Appendix F — Northwind Dataset

About the Dataset

The Northwind dataset represents a fictional wholesale company that imports and exports specialty foods worldwide. Originally created by Microsoft as a sample database for Access and SQL Server, it has become one of the most widely used teaching datasets for relational databases.

Throughout this book, we use a modernized version of Northwind that includes realistic business features like customer segments, payment methods, order statuses, and industry classifications. The dataset contains sales transactions, customer information, product catalogs, employee records, and supplier relationships, all structured in a normalized relational model that mirrors real-world business systems.

Dataset Structure

The Northwind database consists of nine tables:

Orders: Customer orders with dates, shipping information, and order status
Order Details: Line items for each order, including product, quantity, and pricing
Customers: Company information, contacts, and customer segmentation
Products: Product catalog with pricing, inventory, and categorization
Categories: Product category groupings
Suppliers: Supplier company information and contacts
Employees: Employee records with regional assignments
Shippers: Shipping company information
Regions: Geographic region and territory definitions

The entity-relationship diagram below shows how these tables connect through primary and foreign keys. You can also explore an interactive version of this diagram.

For detailed field descriptions, download the data dictionary.

Available Formats

The dataset is provided in multiple formats to support different learning objectives throughout the book. Choose the format that matches your current chapter or exercise.

DuckDB Database

The primary format used throughout the Databases and Integration modules. This single-file database contains all nine tables in a normalized structure, ready for SQL queries.

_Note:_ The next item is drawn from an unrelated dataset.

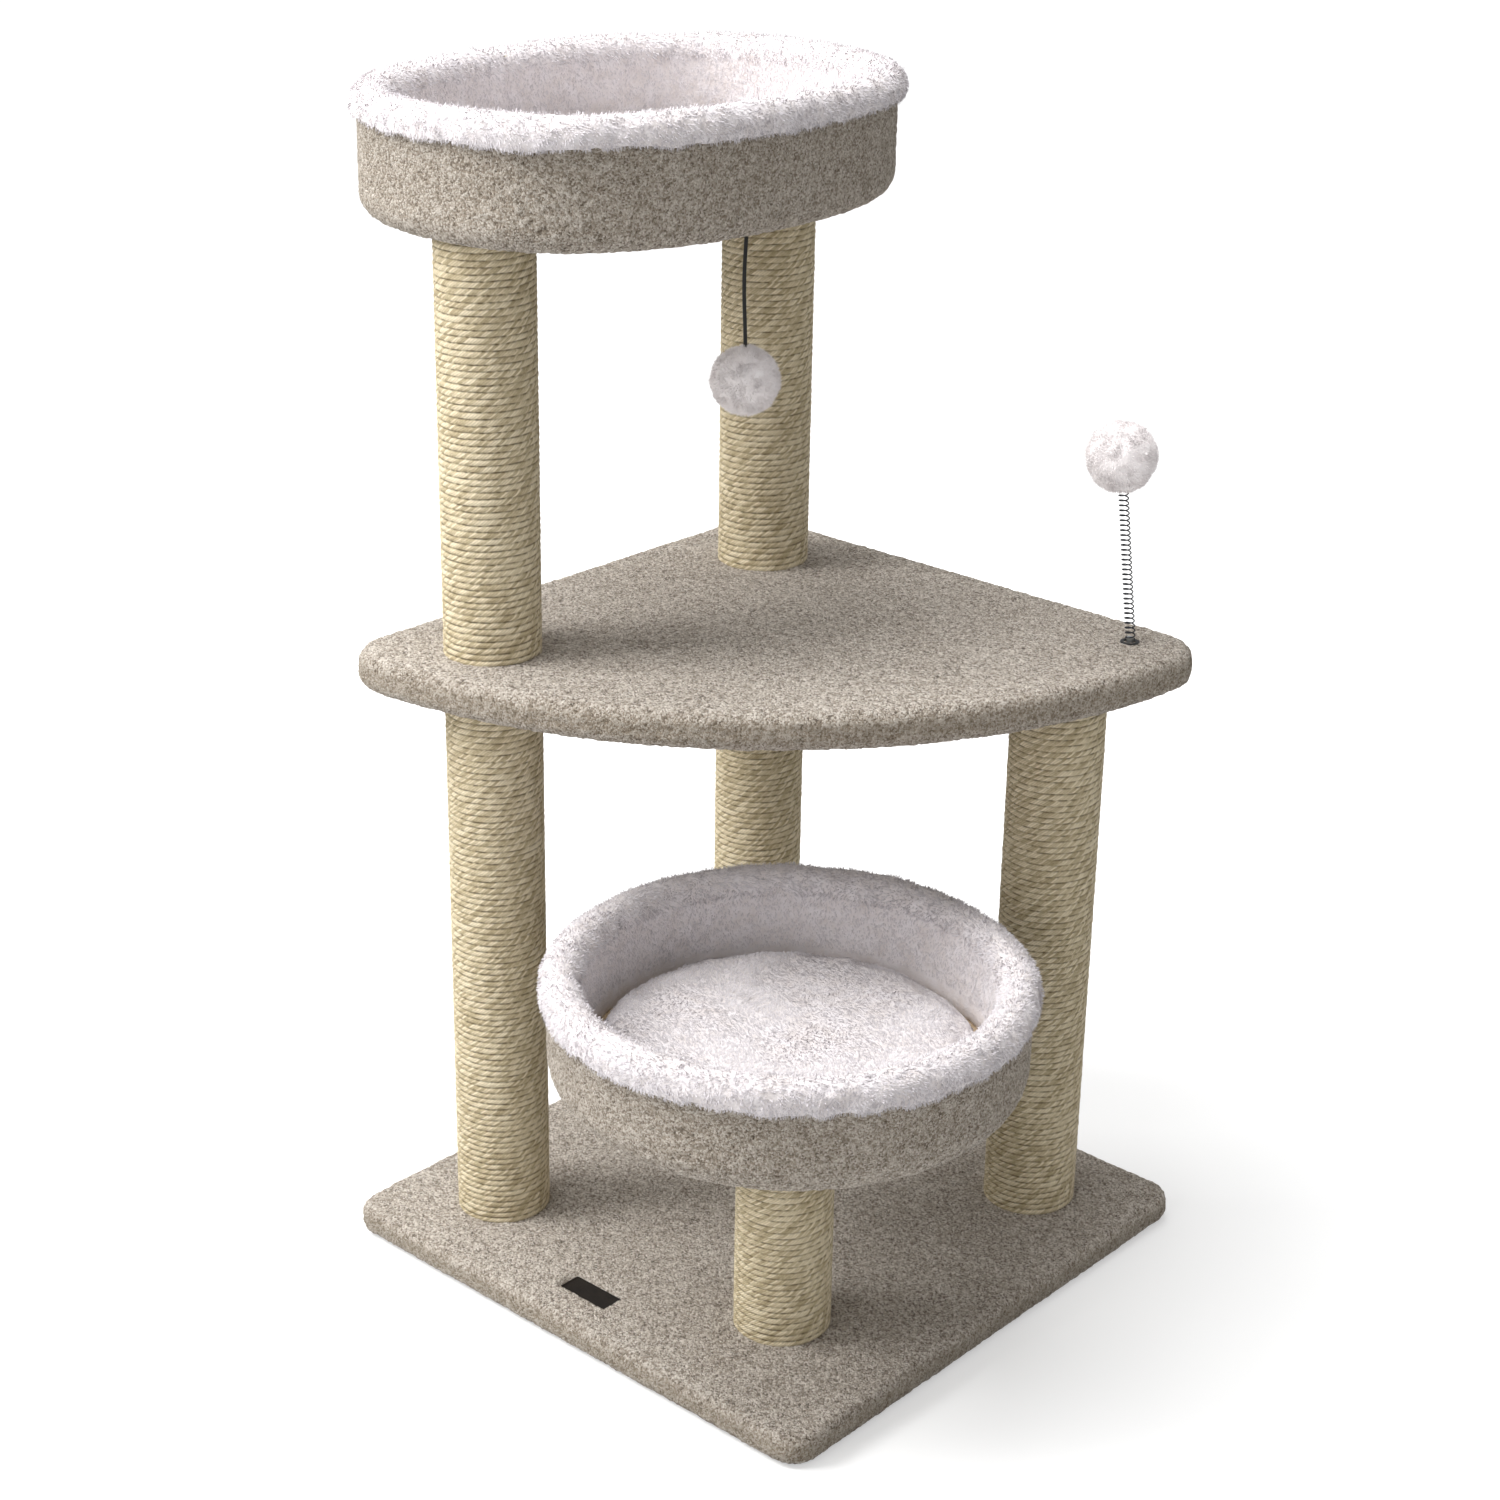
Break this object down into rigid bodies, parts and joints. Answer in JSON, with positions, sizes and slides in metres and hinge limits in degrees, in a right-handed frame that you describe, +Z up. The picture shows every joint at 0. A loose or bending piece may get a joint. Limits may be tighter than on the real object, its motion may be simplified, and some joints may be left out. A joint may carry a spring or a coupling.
{
  "type": "cat tree",
  "caption": "Free-standing cat tree: square carpeted base, sisal posts, quarter-round platform, an oval and a round plush bed, a hanging pompom and a pompom on a spring.",
  "frame": {"origin": "on the floor under the middle of the square base", "axes": "+Z up; the base's sides run along X and Y; the platform's right-angled corner points to -X +Y, and the round lower bed lies towards +X -Y"},
  "size_m": [0.756, 0.662, 1.106],
  "materials": {
    "carpet": "cut pile, mottled warm grey and sand",
    "sisal": "twisted natural fibre rope, wound tight",
    "plush": "short white plush",
    "pompom_fur": "white fluff",
    "chipboard": "raw board",
    "plug_wood": "raw wood",
    "cardboard": "wound cardboard",
    "foam": "soft foam",
    "lining_cloth": "black non-woven cloth",
    "label": "blank dark plate, satin",
    "zinc_steel": "zinc plated",
    "brass": "plain",
    "spring_steel": "bright nickel plated wire",
    "black_plastic": "moulded, satin",
    "elastic_cord": "black braided elastic"
  },
  "bodies": {
    "root": {"base_board": "chipboard", "base_carpet": "carpet", "base_lining": "lining_cloth", "label_plate": "label", "base_bolts": "zinc_steel", "base_washers": "zinc_steel", "threaded_inserts": "brass", "left_post_tube": "cardboard", "left_post_rope": "sisal", "left_post_bottom_plug": "plug_wood", "left_post_top_plug": "plug_wood", "back_post_tube": "cardboard", "back_post_rope": "sisal", "back_post_bottom_plug": "plug_wood", "back_post_top_plug": "plug_wood", "right_post_tube": "cardboard", "right_post_rope": "sisal", "right_post_bottom_plug": "plug_wood", "right_post_top_plug": "plug_wood", "front_post_tube": "cardboard", "front_post_rope": "sisal", "front_post_bottom_plug": "plug_wood", "front_post_top_plug": "plug_wood", "upper_left_post_tube": "cardboard", "upper_left_post_rope": "sisal", "upper_left_post_bottom_plug": "plug_wood", "upper_left_post_top_plug": "plug_wood", "upper_back_post_tube": "cardboard", "upper_back_post_rope": "sisal", "upper_back_post_bottom_plug": "plug_wood", "upper_back_post_top_plug": "plug_wood", "platform_board": "chipboard", "platform_carpet": "carpet", "platform_studs": "zinc_steel", "platform_bolt": "zinc_steel", "platform_washer": "zinc_steel", "spring_socket": "black_plastic", "spring_pin": "zinc_steel", "cord_knot": "elastic_cord", "upper_bed_floor": "chipboard", "upper_bed_hoop": "cardboard", "upper_bed_foam": "foam", "upper_bed_carpet": "carpet", "upper_bed_lining": "plush", "upper_bed_bolts": "zinc_steel", "upper_bed_washers": "zinc_steel", "lower_bed_floor": "chipboard", "lower_bed_hoop": "cardboard", "lower_bed_foam": "foam", "lower_bed_carpet": "carpet", "lower_bed_lining": "plush", "lower_bed_bolts": "zinc_steel", "lower_bed_washers": "zinc_steel"},
    "hanging_toy": {"hanging_cord": "elastic_cord", "hanging_pompom": "pompom_fur"},
    "spring_toy": {"toy_spring": "spring_steel", "spring_pompom": "pompom_fur"},
    "upper_pad": {"upper_bed_pad": "plush"},
    "lower_pad": {"lower_bed_pad": "plush"}
  },
  "joints": [
    {"name": "cord_swing", "type": "hinge", "parent": "root", "child": "hanging_toy", "pos_m": [-0.065, 0.02, 0.99], "axis": [0.7071, -0.7071, 0], "range_deg": [-45, 45]},
    {"name": "spring_sway", "type": "hinge", "parent": "root", "child": "spring_toy", "pos_m": [0.221, 0.238, 0.6145], "axis": [0.7071, -0.7071, 0], "range_deg": [-40, 40], "stiffness_Nm_per_rad": 0.15},
    {"name": "upper_pad_lift", "type": "slide", "parent": "root", "child": "upper_pad", "axis": [0, 0, 1], "range_m": [0, 0.12]},
    {"name": "lower_pad_lift", "type": "slide", "parent": "root", "child": "lower_pad", "axis": [0, 0, 1], "range_m": [0, 0.12]}
  ]
}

Download: northwind.duckdb

Usage:

terminal

duckdb northwind.duckdb

SQLite Database

Used in the Production module to demonstrate cross-database compatibility with ADBC drivers. Contains the same schema and data as the DuckDB version.

Download: northwind.sqlite

Usage:

terminal

sqlite3 northwind.sqlite

Apache Parquet

A denormalized, flattened version of the dataset optimized for analytical workflows with Polars and Arrow. Used primarily in the Integration and Production modules.

Download: northwind_flat.parquet

Usage:

analysis.py

import polars as pl
df = pl.read_parquet("northwind_flat.parquet")

CSV Files

Individual CSV files for each table, used in the Programming module to teach file I/O operations and data processing fundamentals. These files demonstrate working with plain-text data formats.

Download individual files:

Usage:

load_data.py

import csv

with open("customers.csv") as f:
    reader = csv.DictReader(f)
    customers = list(reader)

Data Dictionary

A comprehensive reference documenting every field in the dataset, including table names, field names, and descriptions.

Download: data_dictionary.csv

When to Use Each Format

Learning SQL (7 Databases through 10 Analytical SQL): Use northwind.duckdb
Python file I/O (16 Working with Files): Use the individual CSV files
Python-SQL integration (20 Python Meets SQL): Use northwind.duckdb with the DuckDB Python library
Analytical workflows with Polars (21 DataFrames with Polars, 22 Data Visualization with Altair): Use northwind_flat.parquet
Cross-database compatibility (25 Arrow, ADBC, & Database Connectivity): Use both northwind.duckdb and northwind.sqlite

File Storage Recommendations

Store the dataset files in a dedicated data directory within your project folder. This matches the relative paths used in code examples throughout the book:

project structure

your-project/
├── data/
│   ├── northwind.duckdb
│   ├── northwind.sqlite
│   ├── northwind_flat.parquet
│   ├── categories.csv
│   ├── customers.csv
│   └── ...
└── scripts/
    └── analysis.py

This structure allows you to reference data files using relative paths like ../data/northwind.duckdb from your working directory, matching the patterns demonstrated in exercises and examples.

Dataset Maintenance

The DuckDB and SQLite databases are self-contained files that persist changes across sessions. When you insert, update, or delete data, those modifications are saved to disk. If you need to reset the database to its original state, simply re-download the file.

The Parquet and CSV files are read-only for the purposes of this book. Any transformations or modifications you make to the data should be written to new files rather than overwriting the originals, preserving the source data for future exercises.